Records that describe objects:

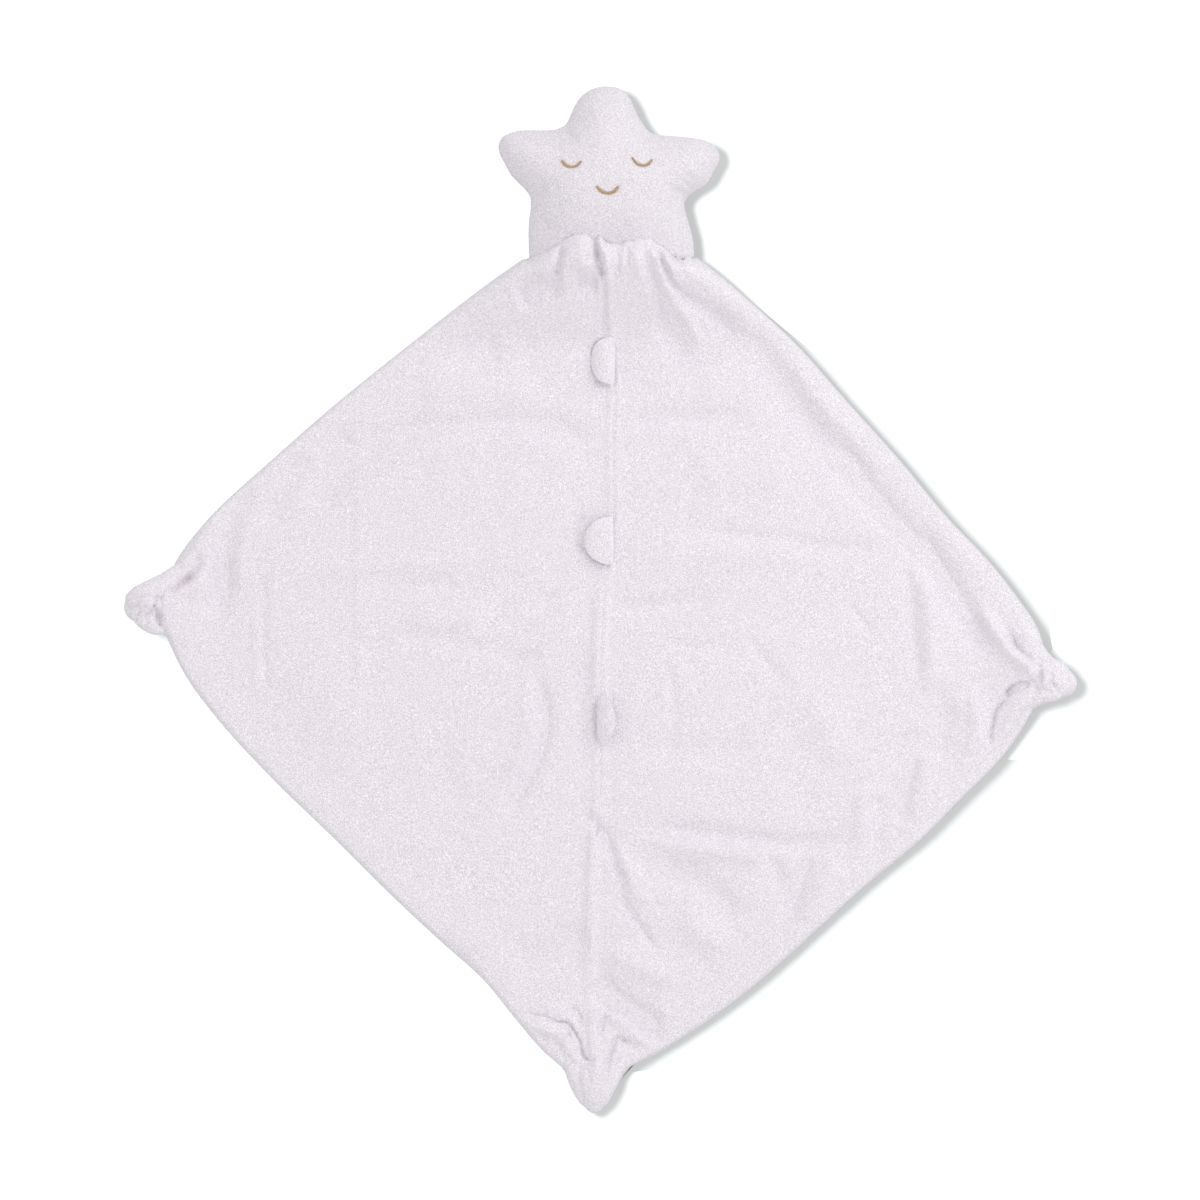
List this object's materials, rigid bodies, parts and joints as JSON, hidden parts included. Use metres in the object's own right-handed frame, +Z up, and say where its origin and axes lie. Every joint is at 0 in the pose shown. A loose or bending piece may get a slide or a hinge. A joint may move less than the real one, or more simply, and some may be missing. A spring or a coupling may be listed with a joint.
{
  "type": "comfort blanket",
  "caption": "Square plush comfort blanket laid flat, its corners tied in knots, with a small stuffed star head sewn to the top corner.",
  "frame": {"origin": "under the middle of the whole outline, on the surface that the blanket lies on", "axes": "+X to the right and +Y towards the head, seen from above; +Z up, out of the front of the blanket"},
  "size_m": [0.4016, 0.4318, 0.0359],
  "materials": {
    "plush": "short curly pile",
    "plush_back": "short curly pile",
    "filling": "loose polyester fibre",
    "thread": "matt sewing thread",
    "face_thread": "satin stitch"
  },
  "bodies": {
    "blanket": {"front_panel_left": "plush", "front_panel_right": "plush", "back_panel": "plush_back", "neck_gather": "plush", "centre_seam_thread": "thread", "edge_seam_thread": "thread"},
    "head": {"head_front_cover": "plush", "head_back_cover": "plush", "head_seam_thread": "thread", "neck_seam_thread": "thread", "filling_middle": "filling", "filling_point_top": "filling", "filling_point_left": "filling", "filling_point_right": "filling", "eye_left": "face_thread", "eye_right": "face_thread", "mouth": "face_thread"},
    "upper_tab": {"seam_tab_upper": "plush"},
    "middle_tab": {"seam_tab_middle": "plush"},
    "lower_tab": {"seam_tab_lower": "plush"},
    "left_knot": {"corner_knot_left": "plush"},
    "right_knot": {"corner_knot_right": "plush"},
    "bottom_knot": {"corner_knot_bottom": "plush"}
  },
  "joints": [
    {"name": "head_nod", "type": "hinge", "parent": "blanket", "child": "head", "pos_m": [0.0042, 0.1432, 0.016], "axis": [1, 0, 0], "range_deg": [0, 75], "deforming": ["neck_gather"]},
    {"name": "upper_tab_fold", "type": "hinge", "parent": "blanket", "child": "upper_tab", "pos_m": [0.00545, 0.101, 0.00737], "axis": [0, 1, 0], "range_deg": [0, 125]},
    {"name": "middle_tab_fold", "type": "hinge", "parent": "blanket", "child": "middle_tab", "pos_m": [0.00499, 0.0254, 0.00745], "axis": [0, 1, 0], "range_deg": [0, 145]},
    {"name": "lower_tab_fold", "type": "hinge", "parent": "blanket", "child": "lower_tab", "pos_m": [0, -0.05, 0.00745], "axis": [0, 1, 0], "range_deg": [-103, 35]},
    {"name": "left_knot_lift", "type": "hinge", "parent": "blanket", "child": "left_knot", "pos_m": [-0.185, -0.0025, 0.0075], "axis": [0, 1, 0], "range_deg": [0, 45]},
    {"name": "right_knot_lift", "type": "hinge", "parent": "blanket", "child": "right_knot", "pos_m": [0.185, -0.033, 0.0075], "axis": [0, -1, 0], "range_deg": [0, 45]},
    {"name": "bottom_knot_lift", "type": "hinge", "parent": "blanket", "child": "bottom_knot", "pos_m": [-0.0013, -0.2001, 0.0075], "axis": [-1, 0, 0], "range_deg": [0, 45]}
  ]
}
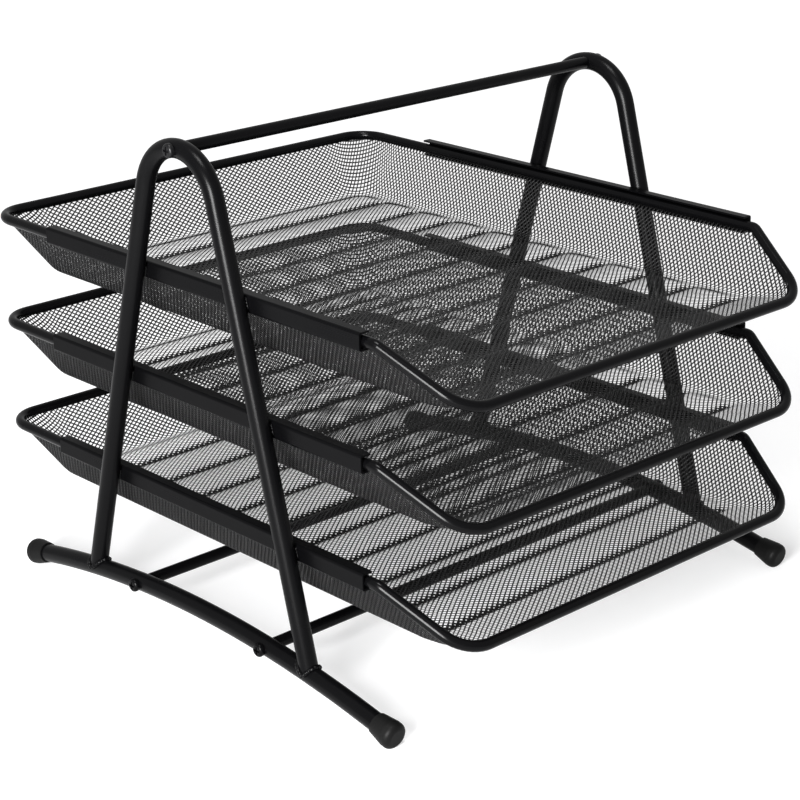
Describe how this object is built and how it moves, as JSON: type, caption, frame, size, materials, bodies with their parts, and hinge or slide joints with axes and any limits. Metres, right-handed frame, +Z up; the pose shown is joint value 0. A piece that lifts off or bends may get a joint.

## Request
Collect the lines that hold "loose".

## Response to the exercise
List this object's materials, rigid bodies, parts and joints as JSON, hidden parts included. Use metres in the object's own right-handed frame, +Z up, and say where its origin and axes lie. Every joint is at 0 in the pose shown. A loose or bending piece may get a slide or a hinge. A joint may move less than the real one, or more simply, and some may be missing. A spring or a coupling may be listed with a joint.
    "filling": "loose polyester fibre",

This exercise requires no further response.